* start *

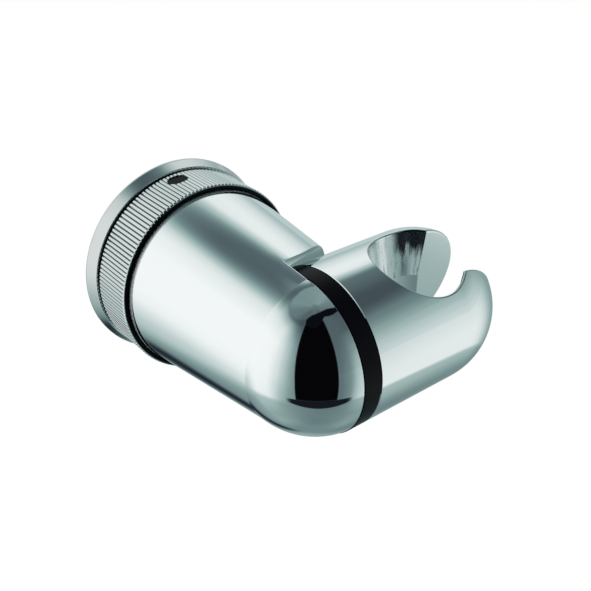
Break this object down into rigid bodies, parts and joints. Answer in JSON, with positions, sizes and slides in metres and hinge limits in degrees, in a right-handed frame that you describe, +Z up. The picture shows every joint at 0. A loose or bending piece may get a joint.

* end *
* start *

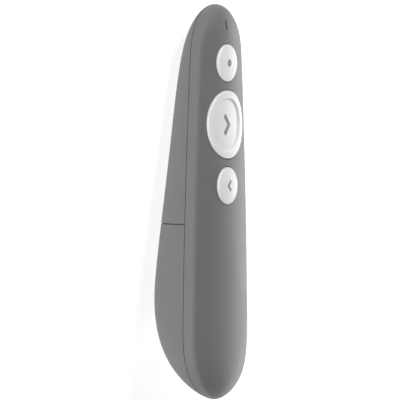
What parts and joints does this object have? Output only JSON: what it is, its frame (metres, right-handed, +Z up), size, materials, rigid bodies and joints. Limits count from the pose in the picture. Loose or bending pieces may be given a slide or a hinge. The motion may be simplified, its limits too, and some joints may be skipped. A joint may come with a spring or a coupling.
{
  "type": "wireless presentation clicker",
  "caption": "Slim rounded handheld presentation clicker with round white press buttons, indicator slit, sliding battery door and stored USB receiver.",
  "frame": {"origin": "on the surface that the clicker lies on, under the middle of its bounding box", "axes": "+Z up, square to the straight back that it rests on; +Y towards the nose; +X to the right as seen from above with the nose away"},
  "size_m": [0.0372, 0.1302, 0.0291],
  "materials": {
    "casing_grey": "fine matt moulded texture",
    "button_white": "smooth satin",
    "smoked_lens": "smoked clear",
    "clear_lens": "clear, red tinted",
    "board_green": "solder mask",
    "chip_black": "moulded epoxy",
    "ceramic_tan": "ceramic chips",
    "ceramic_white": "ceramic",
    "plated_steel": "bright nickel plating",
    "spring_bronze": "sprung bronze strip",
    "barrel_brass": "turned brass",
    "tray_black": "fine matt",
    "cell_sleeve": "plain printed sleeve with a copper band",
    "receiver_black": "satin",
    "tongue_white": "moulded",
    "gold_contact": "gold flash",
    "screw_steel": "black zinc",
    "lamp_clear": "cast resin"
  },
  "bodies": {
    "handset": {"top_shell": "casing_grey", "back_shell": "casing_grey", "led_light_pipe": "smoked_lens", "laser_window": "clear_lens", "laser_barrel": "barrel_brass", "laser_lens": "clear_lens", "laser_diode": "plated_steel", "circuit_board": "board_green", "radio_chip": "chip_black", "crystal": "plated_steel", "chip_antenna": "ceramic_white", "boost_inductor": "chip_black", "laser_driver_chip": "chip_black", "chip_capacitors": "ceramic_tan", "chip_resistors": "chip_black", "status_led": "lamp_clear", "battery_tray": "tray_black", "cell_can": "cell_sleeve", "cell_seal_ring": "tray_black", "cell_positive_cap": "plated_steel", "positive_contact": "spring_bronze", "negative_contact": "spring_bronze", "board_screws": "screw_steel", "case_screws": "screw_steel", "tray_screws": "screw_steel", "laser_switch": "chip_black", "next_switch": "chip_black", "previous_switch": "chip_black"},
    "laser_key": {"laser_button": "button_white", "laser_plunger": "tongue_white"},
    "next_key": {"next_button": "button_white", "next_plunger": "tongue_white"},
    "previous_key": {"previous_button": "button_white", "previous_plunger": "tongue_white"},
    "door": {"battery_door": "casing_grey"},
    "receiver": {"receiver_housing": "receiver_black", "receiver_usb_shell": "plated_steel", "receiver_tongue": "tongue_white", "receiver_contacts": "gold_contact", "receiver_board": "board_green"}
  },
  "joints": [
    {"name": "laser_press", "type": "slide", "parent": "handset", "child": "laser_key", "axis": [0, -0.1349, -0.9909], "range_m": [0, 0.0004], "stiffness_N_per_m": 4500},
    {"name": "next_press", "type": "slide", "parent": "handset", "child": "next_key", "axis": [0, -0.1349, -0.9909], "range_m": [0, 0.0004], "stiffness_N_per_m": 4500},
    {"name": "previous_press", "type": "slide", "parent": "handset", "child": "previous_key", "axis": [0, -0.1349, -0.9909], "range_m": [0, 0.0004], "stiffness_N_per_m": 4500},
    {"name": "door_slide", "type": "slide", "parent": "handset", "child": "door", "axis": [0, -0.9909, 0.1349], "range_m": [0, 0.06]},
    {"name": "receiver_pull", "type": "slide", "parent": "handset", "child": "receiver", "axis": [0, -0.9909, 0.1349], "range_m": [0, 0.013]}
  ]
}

* end *

= What you are asked to do =
What is the number of lines in the records that contain "picture"? Give that number only.

= Expected output =
2